» SOURCE EXCERPT
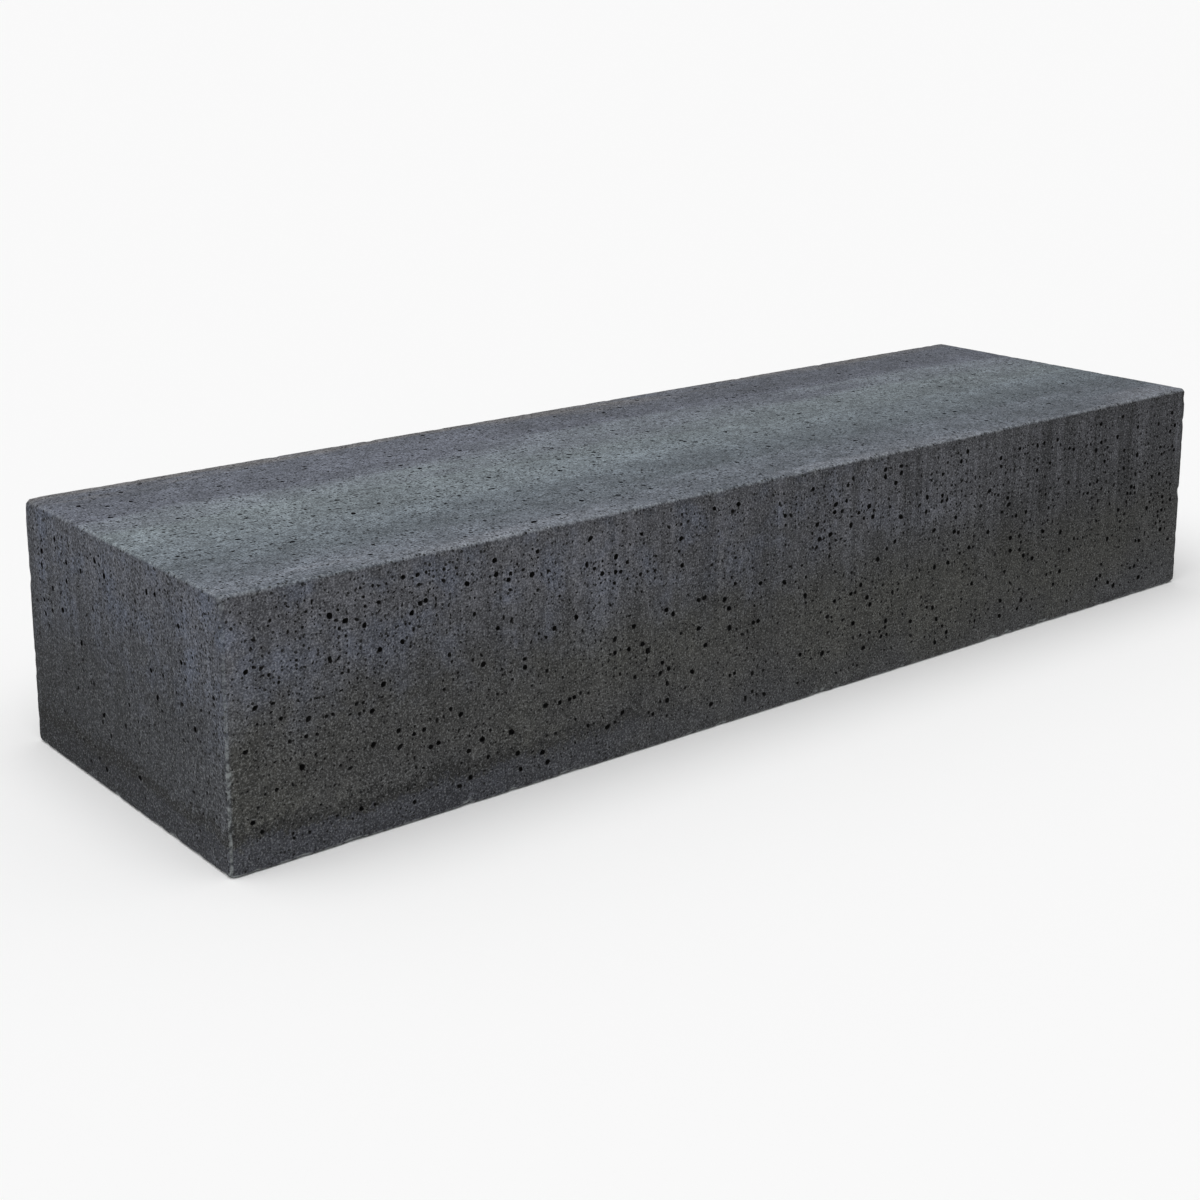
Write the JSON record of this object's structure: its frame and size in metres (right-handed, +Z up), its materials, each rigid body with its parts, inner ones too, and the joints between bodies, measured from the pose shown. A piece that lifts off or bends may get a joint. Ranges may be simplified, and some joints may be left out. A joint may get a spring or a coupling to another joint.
{
  "type": "precast concrete barrier block",
  "caption": "Low rectangular precast concrete barrier block on a flat base, with eased arrises, an embedded reinforcement cage and threaded lifting sockets in its underside.",
  "frame": {"origin": "centre of the underside, on the surface that the block stands on", "axes": "+X along the length, +Y from the front face to the back face, +Z up"},
  "size_m": [2, 0.6, 0.375],
  "materials": {
    "concrete": "matte",
    "ribbed_bar": "matte",
    "bent_bar": "matte",
    "tie_wire": "matte",
    "wheel_spacer": "matte",
    "block_spacer": "matte",
    "socket": "satin"
  },
  "bodies": {
    "root": {"bottom_bar_1": "ribbed_bar", "bottom_bar_2": "ribbed_bar", "bottom_bar_3": "ribbed_bar", "bottom_bar_4": "ribbed_bar", "bottom_spacers": "block_spacer", "cap_tie_01": "bent_bar", "cap_tie_02": "bent_bar", "cap_tie_03": "bent_bar", "cap_tie_04": "bent_bar", "cap_tie_05": "bent_bar", "cap_tie_06": "bent_bar", "cap_tie_07": "bent_bar", "cap_tie_08": "bent_bar", "cap_tie_09": "bent_bar", "cap_tie_10": "bent_bar", "concrete_block": "concrete", "lifting_socket_left": "socket", "lifting_socket_right": "socket", "side_spacers": "wheel_spacer", "socket_cross_bar_left": "ribbed_bar", "socket_cross_bar_right": "ribbed_bar", "stirrup_01": "bent_bar", "stirrup_02": "bent_bar", "stirrup_03": "bent_bar", "stirrup_04": "bent_bar", "stirrup_05": "bent_bar", "stirrup_06": "bent_bar", "stirrup_07": "bent_bar", "stirrup_08": "bent_bar", "stirrup_09": "bent_bar", "stirrup_10": "bent_bar", "tie_wires": "tie_wire", "top_bar_1": "ribbed_bar", "top_bar_2": "ribbed_bar", "top_bar_3": "ribbed_bar", "top_bar_4": "ribbed_bar"}
  },
  "joints": []
}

» THE EXERCISE
Can you give every line above again, exactly as written?

» REPLY
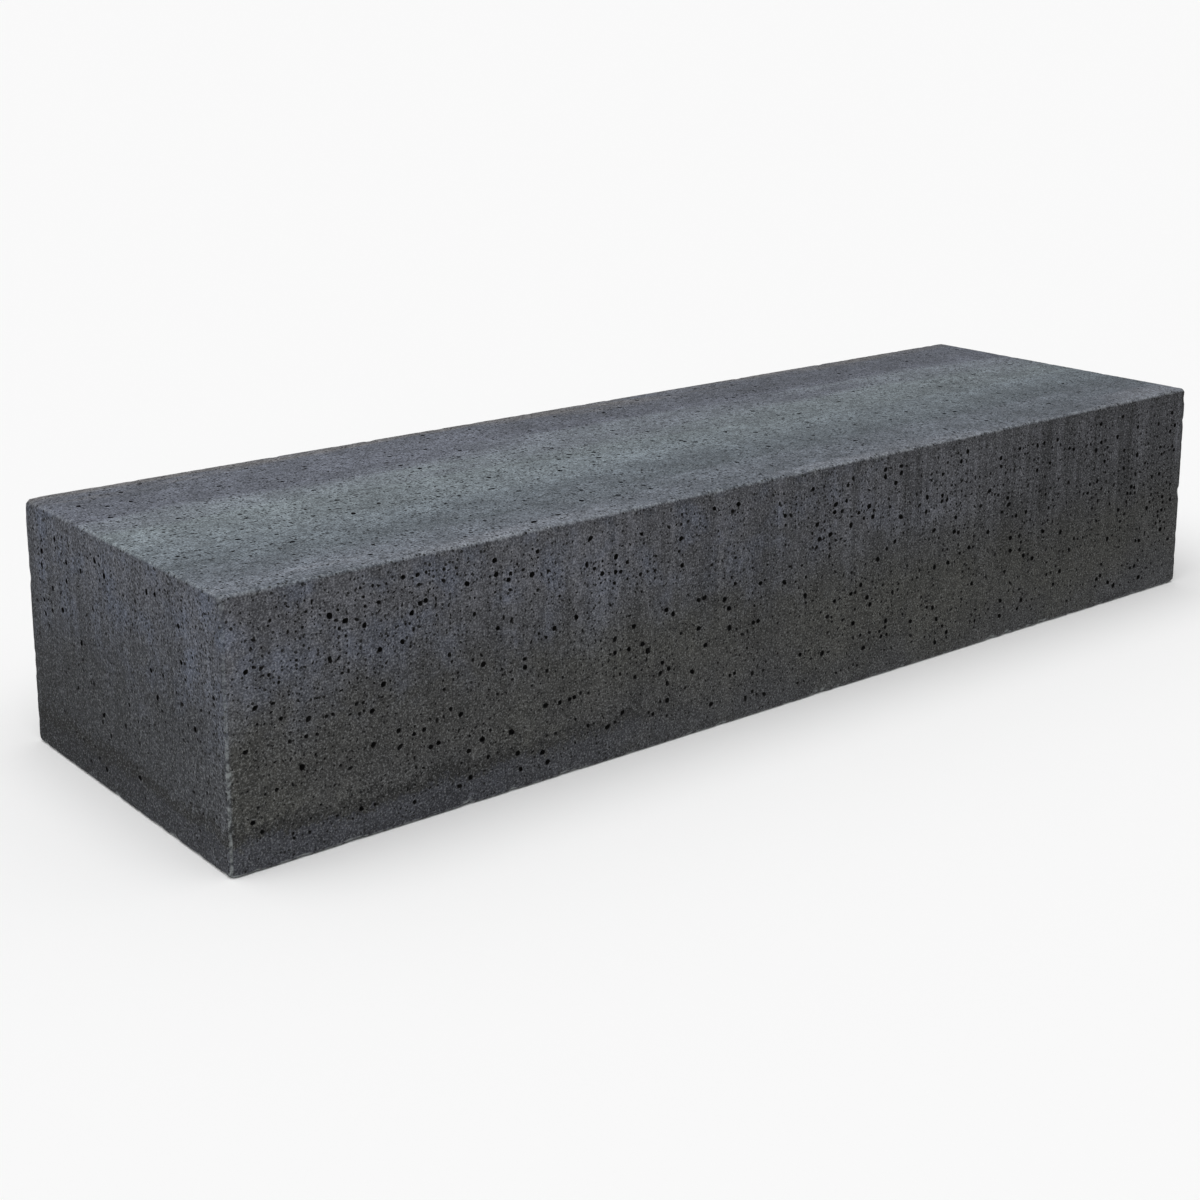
Write the JSON record of this object's structure: its frame and size in metres (right-handed, +Z up), its materials, each rigid body with its parts, inner ones too, and the joints between bodies, measured from the pose shown. A piece that lifts off or bends may get a joint. Ranges may be simplified, and some joints may be left out. A joint may get a spring or a coupling to another joint.
{
  "type": "precast concrete barrier block",
  "caption": "Low rectangular precast concrete barrier block on a flat base, with eased arrises, an embedded reinforcement cage and threaded lifting sockets in its underside.",
  "frame": {"origin": "centre of the underside, on the surface that the block stands on", "axes": "+X along the length, +Y from the front face to the back face, +Z up"},
  "size_m": [2, 0.6, 0.375],
  "materials": {
    "concrete": "matte",
    "ribbed_bar": "matte",
    "bent_bar": "matte",
    "tie_wire": "matte",
    "wheel_spacer": "matte",
    "block_spacer": "matte",
    "socket": "satin"
  },
  "bodies": {
    "root": {"bottom_bar_1": "ribbed_bar", "bottom_bar_2": "ribbed_bar", "bottom_bar_3": "ribbed_bar", "bottom_bar_4": "ribbed_bar", "bottom_spacers": "block_spacer", "cap_tie_01": "bent_bar", "cap_tie_02": "bent_bar", "cap_tie_03": "bent_bar", "cap_tie_04": "bent_bar", "cap_tie_05": "bent_bar", "cap_tie_06": "bent_bar", "cap_tie_07": "bent_bar", "cap_tie_08": "bent_bar", "cap_tie_09": "bent_bar", "cap_tie_10": "bent_bar", "concrete_block": "concrete", "lifting_socket_left": "socket", "lifting_socket_right": "socket", "side_spacers": "wheel_spacer", "socket_cross_bar_left": "ribbed_bar", "socket_cross_bar_right": "ribbed_bar", "stirrup_01": "bent_bar", "stirrup_02": "bent_bar", "stirrup_03": "bent_bar", "stirrup_04": "bent_bar", "stirrup_05": "bent_bar", "stirrup_06": "bent_bar", "stirrup_07": "bent_bar", "stirrup_08": "bent_bar", "stirrup_09": "bent_bar", "stirrup_10": "bent_bar", "tie_wires": "tie_wire", "top_bar_1": "ribbed_bar", "top_bar_2": "ribbed_bar", "top_bar_3": "ribbed_bar", "top_bar_4": "ribbed_bar"}
  },
  "joints": []
}